____ Task material

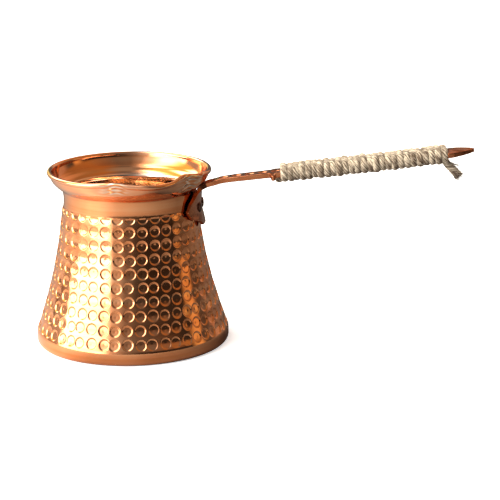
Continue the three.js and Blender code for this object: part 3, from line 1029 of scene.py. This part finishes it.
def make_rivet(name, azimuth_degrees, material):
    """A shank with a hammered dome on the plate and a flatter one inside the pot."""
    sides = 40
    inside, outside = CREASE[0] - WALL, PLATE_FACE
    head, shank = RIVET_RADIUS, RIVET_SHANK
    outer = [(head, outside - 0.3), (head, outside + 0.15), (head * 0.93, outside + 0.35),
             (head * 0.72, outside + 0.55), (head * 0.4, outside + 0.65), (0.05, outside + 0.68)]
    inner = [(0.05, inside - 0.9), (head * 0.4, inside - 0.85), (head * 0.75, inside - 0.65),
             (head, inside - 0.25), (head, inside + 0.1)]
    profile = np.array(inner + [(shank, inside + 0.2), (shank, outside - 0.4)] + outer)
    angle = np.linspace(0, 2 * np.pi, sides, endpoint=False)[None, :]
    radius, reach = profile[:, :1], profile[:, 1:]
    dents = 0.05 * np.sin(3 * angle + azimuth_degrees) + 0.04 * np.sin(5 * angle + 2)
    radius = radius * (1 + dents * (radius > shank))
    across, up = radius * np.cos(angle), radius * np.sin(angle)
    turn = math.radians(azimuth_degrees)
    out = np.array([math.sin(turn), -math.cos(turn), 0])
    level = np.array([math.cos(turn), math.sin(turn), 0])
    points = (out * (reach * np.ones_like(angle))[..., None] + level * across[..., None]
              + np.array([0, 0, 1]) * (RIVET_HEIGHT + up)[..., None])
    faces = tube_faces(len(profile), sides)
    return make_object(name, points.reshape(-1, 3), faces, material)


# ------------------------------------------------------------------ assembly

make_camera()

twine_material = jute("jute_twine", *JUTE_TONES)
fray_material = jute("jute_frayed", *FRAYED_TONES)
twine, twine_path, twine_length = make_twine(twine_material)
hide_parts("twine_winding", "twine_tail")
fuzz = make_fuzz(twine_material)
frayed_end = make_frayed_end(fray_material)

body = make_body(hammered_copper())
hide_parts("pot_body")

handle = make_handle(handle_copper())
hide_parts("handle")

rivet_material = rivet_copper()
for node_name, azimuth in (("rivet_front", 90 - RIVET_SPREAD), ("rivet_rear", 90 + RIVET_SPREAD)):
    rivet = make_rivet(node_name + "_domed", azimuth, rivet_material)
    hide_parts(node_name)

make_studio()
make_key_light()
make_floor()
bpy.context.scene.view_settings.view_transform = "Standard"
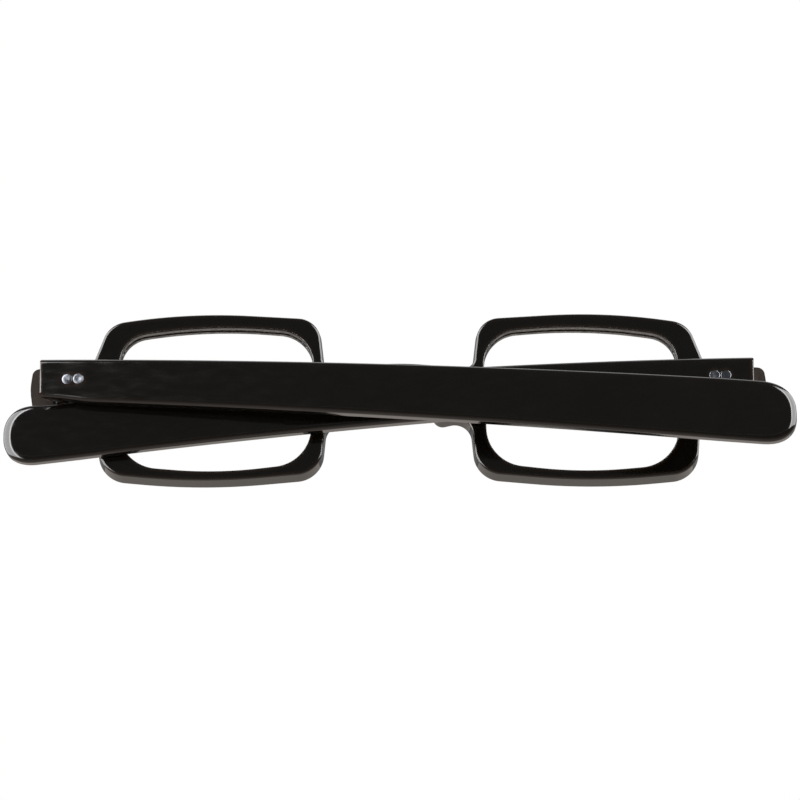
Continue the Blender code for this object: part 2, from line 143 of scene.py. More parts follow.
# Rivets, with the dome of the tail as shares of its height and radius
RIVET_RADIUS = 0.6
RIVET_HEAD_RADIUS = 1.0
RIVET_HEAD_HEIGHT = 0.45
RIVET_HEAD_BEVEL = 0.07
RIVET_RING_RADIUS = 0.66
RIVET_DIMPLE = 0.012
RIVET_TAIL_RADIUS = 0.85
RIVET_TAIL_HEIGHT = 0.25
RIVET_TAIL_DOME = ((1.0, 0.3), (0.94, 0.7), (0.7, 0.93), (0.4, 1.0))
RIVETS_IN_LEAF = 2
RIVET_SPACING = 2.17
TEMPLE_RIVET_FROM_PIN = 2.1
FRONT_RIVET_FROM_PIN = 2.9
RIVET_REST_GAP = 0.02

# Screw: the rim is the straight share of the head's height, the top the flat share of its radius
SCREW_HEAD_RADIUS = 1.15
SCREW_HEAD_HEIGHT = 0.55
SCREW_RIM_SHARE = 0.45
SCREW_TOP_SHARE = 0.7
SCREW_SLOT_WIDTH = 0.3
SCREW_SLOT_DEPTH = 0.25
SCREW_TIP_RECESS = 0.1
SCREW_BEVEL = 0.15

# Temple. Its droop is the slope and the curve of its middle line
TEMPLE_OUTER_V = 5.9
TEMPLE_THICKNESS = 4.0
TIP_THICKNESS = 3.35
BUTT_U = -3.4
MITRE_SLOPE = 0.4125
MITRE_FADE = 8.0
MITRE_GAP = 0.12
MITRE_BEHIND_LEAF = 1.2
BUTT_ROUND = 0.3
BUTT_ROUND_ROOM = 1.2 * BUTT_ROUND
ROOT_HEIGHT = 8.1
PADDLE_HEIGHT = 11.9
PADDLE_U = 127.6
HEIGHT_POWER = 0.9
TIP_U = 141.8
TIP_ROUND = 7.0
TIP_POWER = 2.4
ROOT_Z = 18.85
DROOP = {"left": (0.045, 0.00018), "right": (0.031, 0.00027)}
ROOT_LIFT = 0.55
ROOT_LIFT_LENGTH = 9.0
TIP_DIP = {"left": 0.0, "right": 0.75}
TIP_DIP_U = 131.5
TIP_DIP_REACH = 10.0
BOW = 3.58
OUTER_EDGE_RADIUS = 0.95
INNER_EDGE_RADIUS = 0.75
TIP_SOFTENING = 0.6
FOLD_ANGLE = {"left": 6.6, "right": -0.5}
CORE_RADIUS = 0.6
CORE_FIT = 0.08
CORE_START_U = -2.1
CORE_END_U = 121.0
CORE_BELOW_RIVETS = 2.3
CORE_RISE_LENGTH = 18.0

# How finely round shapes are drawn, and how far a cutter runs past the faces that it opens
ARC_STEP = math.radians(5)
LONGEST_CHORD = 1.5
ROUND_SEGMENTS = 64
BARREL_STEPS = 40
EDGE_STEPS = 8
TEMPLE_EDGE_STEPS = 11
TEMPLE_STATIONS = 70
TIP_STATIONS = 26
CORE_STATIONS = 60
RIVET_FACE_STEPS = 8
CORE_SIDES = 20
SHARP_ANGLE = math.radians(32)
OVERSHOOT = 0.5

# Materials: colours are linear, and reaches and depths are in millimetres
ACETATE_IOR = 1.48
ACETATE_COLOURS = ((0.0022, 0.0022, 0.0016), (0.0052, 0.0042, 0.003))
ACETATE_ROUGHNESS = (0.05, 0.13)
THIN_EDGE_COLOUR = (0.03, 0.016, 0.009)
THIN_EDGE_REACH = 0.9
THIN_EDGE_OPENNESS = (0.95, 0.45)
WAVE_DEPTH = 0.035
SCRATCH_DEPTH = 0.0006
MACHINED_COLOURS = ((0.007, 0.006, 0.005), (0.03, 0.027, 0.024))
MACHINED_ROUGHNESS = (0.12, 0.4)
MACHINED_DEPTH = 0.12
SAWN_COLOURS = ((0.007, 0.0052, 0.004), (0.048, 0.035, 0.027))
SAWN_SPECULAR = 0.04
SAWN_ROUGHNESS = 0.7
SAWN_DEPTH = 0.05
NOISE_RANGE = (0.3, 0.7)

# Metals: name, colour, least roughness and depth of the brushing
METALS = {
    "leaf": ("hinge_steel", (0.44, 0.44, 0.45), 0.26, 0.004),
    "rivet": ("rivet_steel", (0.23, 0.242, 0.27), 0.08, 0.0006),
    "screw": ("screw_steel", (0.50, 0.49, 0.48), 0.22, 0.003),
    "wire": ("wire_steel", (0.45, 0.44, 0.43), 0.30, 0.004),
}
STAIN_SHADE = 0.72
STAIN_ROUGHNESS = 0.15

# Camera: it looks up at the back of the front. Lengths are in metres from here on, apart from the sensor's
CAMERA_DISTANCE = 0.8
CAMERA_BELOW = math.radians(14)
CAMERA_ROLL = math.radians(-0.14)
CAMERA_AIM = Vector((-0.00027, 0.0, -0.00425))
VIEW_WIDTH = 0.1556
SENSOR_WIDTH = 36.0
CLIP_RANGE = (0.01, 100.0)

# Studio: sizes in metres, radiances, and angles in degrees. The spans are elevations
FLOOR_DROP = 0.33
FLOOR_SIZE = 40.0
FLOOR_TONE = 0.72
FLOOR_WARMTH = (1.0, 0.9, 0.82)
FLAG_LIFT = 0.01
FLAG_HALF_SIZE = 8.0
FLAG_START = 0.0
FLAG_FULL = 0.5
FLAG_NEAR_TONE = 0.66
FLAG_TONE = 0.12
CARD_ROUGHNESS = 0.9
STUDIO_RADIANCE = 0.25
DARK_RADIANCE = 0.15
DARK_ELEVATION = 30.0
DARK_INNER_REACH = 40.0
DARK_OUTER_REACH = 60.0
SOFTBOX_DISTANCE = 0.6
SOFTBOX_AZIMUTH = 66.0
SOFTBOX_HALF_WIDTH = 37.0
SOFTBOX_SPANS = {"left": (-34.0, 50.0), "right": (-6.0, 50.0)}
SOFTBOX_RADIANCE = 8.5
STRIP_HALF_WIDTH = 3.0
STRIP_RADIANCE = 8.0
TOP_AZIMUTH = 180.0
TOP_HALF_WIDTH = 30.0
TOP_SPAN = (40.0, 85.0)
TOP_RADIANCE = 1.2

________

◆ **Task goal**
Return verbatim the lines that run from the line containing "Continue the Blender" through the line containing "RIVET_REST_GAP = 0.02", inclusive.

◆ **Solution for this problem**
Continue the Blender code for this object: part 2, from line 143 of scene.py. More parts follow.
# Rivets, with the dome of the tail as shares of its height and radius
RIVET_RADIUS = 0.6
RIVET_HEAD_RADIUS = 1.0
RIVET_HEAD_HEIGHT = 0.45
RIVET_HEAD_BEVEL = 0.07
RIVET_RING_RADIUS = 0.66
RIVET_DIMPLE = 0.012
RIVET_TAIL_RADIUS = 0.85
RIVET_TAIL_HEIGHT = 0.25
RIVET_TAIL_DOME = ((1.0, 0.3), (0.94, 0.7), (0.7, 0.93), (0.4, 1.0))
RIVETS_IN_LEAF = 2
RIVET_SPACING = 2.17
TEMPLE_RIVET_FROM_PIN = 2.1
FRONT_RIVET_FROM_PIN = 2.9
RIVET_REST_GAP = 0.02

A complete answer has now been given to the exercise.